Sunnatullah dan anugerah Allah SWT., Tuhan adalah sesuatu yang perlu disikapi secara bijak dengan kerangka prinsip Husnu al-dzan atau Positif Thinking. Di sinilah Islam muncul dari karakter moderasinya. Dengan kata lain moderasi Islam menjadi kunci eksistensi Islam sebagai rahmatan lil alamin, yang menjadi motif diutusnya Nabi Muhammad SAW. (Q.S. al-Anbiya : 107) Wa maa arsalnaaka illa rahmatan li alalamin.
Tetapi jika Islam dibawa dan direprentasikan dengan meninggalkan jati dirinya yang moderat maka visi kerahmatan yang menjadi core values kehadirannya akan terabaikan. Islam agan menjadi egois tanpa mau tau apa yang terjadi. Dalam konteks seperti itu ia hanya meminta sikap dari manusia “sami’na wa atha’na” (kami dengar dan mentaatinya).
Islam yang moderat sebagai pengarusutamaan prinsip wasatan atau moderasi dalam memahami pesan-pesan yang dikandungnya dapat mempertemukan Islam sebagai Ajaran universal dengan Indonesia yang bersifat lokalitas, dan menghindarkan ajaran Islam jauh dari latar empiris hadirnya Islam di Bumi yaitu pedoman dan pandangan hidup manusia sipapun dan dimanapun.

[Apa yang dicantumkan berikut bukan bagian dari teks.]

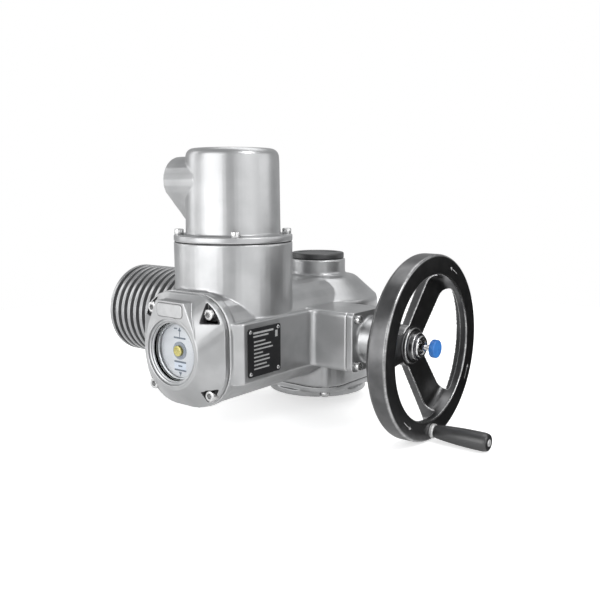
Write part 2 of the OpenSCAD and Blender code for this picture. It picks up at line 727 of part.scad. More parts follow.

Moderasi Islam menempatkan implementasi Islam ke ranah fleksibiltas, dinamis, transformatif, apresiatif terhadap kondisi tertentu. Dalam kerangka moderasi, Islam menjadi kenyal, tidak cair seperti air apalagi oksigen, tetapi juga tidak kaku bagaikan batu apalagi baja. Dengan karakter seperti itu maka Islam relatif lebih bisa menempati berbagai ruang yang tidak hampa, tetapi juga tidak mengalir tanpa prinsip yang jelas.
Hal inilah yang membuat Islam bisa bertemu dengan Indonesia sebagai bangsa yang sarat dengan nilai-nilai lokalitas, serta tidak dari awal menjadi tempat tumbuh dan berkembangnya Islam sebagai agama.
In uridu illa al-islah mastataktu, wa ma taufiqi illa bi Allah wa ilaihi unib. Wa Allahu al-Muwaffiq Ila Aqwaam al-Thariiq. Wa Allahu ‘a’ lam bi al-shawab. Wassalam.